** The problem **
Return only the stretch of the material below that begins with the line containing "attach(band, BODY)" and ends with the line containing "stone its material.", exactly; both of those lines belong to it.

** Recorded data **

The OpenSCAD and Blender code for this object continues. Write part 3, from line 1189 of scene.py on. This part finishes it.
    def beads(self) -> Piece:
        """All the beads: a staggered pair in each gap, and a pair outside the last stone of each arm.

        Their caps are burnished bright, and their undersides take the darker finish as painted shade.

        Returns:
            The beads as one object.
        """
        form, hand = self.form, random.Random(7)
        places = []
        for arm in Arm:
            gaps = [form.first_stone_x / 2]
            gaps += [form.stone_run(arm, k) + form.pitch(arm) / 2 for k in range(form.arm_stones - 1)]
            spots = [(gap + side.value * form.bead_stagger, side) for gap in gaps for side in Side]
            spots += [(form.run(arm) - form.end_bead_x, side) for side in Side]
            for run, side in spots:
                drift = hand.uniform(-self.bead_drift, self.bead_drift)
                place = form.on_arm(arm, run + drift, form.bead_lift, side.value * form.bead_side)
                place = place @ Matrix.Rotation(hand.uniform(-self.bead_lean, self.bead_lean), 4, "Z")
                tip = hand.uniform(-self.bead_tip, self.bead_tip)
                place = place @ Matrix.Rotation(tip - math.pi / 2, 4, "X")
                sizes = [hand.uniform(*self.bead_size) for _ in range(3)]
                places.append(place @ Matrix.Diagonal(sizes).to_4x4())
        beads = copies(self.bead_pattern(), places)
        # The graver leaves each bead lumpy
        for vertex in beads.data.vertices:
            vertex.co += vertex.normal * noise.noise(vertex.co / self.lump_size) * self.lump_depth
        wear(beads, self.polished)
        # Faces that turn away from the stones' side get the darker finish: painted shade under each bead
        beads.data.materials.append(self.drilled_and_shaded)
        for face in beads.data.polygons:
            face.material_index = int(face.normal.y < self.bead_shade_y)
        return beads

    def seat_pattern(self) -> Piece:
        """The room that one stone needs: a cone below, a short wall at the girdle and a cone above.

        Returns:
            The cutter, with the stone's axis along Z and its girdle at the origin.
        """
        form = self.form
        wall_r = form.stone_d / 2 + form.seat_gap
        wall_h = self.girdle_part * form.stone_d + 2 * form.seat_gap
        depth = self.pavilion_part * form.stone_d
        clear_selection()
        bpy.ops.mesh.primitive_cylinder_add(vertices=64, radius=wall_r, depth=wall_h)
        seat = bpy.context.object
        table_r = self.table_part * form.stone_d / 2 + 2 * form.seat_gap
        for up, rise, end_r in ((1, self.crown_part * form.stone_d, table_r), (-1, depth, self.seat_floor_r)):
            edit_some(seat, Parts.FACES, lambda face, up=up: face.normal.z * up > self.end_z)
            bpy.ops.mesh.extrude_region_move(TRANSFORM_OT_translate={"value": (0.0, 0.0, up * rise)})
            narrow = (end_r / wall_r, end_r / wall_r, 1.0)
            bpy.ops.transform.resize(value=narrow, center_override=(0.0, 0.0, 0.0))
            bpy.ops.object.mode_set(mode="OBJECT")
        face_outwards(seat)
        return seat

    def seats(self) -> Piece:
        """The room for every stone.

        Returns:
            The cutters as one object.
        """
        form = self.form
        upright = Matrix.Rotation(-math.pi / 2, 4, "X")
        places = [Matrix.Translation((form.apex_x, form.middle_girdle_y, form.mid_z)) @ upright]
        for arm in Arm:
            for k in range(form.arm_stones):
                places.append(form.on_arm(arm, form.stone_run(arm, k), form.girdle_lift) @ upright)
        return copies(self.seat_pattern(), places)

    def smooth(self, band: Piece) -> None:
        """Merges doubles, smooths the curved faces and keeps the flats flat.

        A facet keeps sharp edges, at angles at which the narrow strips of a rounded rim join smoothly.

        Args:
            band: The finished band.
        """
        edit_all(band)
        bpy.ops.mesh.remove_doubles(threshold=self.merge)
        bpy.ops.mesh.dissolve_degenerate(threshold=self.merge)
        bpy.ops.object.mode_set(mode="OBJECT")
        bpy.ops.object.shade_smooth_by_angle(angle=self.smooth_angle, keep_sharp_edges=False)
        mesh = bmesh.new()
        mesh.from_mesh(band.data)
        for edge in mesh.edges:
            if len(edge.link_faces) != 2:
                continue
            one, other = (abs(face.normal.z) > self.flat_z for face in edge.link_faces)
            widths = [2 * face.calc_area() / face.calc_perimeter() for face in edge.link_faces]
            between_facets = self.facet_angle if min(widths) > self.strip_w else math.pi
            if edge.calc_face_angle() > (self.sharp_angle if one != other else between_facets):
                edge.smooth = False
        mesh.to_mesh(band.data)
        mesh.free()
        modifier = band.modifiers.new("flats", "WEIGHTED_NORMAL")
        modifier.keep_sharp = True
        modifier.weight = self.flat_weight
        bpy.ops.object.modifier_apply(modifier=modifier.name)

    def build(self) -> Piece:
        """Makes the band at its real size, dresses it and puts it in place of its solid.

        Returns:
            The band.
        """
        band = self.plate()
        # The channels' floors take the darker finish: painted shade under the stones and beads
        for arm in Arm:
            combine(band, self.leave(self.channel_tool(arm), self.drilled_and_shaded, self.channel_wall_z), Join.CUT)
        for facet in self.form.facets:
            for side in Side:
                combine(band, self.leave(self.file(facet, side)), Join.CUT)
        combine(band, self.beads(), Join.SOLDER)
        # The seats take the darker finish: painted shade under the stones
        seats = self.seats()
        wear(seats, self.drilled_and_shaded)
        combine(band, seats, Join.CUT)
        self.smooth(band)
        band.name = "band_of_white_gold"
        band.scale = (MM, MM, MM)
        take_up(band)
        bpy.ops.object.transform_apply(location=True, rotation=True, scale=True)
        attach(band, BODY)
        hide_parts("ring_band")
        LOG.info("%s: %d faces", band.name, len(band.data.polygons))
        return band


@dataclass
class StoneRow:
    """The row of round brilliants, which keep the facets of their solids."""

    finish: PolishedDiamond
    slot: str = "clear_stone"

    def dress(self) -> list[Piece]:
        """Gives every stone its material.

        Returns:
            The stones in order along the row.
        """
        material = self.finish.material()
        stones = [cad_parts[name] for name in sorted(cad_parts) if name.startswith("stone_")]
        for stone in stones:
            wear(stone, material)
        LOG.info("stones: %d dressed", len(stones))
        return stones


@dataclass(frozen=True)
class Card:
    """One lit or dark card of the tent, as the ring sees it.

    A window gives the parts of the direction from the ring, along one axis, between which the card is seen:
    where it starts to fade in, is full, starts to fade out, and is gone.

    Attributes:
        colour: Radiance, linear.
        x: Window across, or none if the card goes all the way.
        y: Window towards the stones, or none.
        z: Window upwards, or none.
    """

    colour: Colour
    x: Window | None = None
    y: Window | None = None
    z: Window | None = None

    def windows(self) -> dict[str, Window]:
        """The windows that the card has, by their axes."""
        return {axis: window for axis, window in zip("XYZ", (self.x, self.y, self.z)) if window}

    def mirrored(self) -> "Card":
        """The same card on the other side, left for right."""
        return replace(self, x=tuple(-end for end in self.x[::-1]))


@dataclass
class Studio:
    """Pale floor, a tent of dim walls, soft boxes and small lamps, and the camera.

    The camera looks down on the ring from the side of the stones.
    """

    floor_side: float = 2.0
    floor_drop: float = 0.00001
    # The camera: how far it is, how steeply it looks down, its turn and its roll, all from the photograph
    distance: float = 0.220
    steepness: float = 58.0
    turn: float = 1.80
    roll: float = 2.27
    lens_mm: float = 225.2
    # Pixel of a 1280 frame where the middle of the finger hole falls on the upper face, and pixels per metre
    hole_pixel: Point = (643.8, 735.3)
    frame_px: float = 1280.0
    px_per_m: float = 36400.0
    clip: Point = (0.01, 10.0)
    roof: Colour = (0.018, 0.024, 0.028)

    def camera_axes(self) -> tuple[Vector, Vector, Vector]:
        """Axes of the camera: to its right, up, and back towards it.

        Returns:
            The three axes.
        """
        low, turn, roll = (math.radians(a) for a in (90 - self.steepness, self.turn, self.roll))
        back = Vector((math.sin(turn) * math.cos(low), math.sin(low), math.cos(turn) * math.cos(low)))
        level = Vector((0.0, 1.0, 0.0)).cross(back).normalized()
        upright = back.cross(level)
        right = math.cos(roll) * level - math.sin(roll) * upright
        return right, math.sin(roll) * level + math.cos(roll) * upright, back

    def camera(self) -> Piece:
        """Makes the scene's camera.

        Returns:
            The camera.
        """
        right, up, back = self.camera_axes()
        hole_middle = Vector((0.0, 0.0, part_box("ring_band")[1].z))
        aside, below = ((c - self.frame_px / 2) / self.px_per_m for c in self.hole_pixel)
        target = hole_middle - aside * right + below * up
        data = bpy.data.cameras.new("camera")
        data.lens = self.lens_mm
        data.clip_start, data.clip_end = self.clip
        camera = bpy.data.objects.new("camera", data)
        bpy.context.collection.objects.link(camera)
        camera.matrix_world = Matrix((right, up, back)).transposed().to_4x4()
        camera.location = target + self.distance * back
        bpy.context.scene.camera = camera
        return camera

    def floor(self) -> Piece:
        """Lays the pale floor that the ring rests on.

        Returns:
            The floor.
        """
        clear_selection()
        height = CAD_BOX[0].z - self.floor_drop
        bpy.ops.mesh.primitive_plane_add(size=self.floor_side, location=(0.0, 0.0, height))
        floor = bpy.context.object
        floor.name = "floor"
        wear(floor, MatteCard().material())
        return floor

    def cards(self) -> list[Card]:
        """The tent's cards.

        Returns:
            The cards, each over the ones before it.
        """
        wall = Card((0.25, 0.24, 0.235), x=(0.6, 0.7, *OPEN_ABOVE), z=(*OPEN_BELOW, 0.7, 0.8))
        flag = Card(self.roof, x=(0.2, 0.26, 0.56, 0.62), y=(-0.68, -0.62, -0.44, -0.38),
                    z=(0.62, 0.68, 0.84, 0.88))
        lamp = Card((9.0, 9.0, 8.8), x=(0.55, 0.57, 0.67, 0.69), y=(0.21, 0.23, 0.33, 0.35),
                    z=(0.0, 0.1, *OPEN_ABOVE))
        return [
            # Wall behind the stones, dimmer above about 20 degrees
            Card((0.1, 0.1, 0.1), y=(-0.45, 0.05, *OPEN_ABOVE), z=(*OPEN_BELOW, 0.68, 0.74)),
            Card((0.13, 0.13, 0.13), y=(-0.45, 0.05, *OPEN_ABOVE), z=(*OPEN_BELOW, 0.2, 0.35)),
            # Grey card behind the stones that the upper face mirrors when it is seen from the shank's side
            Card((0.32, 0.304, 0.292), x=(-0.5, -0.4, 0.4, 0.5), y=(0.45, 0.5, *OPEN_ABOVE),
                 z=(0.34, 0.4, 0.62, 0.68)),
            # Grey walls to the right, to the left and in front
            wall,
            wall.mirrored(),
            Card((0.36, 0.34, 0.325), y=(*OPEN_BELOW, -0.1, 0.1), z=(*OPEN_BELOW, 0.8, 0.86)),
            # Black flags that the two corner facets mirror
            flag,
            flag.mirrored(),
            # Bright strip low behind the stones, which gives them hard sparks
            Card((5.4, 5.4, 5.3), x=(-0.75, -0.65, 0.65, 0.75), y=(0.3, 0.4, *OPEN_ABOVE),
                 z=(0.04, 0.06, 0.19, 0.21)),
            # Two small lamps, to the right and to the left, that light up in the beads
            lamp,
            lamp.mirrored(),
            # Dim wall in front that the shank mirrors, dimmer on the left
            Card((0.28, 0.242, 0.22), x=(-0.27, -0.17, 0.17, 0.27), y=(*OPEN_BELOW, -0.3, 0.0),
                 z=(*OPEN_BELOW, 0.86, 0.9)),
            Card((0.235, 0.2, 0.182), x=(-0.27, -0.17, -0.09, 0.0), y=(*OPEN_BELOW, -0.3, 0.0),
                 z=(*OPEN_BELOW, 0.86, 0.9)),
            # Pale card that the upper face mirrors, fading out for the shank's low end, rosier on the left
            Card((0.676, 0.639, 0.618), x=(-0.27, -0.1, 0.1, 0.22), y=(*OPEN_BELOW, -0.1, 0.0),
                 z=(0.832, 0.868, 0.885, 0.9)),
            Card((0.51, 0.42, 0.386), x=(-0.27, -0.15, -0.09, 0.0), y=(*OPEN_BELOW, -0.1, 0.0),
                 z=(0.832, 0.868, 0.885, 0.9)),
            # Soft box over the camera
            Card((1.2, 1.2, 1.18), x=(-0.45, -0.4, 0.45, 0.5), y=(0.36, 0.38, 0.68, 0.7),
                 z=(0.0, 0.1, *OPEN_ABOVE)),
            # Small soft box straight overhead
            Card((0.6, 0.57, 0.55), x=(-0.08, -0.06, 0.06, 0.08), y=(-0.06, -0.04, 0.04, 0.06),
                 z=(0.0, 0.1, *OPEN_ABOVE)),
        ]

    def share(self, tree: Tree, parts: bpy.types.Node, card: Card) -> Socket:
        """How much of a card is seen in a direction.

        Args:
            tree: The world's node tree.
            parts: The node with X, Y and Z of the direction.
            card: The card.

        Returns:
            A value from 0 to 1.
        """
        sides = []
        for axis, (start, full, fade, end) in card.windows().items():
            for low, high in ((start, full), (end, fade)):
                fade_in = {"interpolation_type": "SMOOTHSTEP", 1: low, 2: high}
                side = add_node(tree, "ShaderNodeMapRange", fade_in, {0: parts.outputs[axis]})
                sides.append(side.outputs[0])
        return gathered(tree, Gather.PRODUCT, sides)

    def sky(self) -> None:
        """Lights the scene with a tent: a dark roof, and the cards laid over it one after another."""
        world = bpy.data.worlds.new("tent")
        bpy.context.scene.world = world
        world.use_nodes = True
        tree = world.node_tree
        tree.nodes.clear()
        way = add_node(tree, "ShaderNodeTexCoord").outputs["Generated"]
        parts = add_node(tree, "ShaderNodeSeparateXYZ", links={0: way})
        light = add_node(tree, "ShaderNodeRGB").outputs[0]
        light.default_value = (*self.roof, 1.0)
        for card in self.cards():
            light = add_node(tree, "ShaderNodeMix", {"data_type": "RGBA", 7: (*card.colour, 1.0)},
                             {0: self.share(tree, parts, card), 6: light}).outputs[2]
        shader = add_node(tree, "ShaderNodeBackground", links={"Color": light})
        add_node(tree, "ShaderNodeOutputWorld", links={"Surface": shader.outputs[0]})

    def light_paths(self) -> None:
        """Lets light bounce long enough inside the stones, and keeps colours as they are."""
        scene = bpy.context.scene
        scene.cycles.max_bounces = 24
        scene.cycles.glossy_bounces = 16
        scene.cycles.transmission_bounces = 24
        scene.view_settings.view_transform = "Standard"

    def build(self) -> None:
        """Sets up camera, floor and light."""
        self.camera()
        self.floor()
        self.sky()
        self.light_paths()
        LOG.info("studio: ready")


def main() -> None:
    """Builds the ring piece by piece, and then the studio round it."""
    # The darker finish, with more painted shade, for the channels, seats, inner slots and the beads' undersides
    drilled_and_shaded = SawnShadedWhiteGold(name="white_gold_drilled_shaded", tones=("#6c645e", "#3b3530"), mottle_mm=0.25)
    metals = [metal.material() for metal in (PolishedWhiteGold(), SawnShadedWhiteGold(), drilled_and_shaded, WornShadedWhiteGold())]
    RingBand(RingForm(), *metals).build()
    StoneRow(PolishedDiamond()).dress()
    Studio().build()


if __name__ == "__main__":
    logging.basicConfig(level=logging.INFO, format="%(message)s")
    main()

** Solution for this exercise **
        attach(band, BODY)
        hide_parts("ring_band")
        LOG.info("%s: %d faces", band.name, len(band.data.polygons))
        return band


@dataclass
class StoneRow:
    """The row of round brilliants, which keep the facets of their solids."""

    finish: PolishedDiamond
    slot: str = "clear_stone"

    def dress(self) -> list[Piece]:
        """Gives every stone its material.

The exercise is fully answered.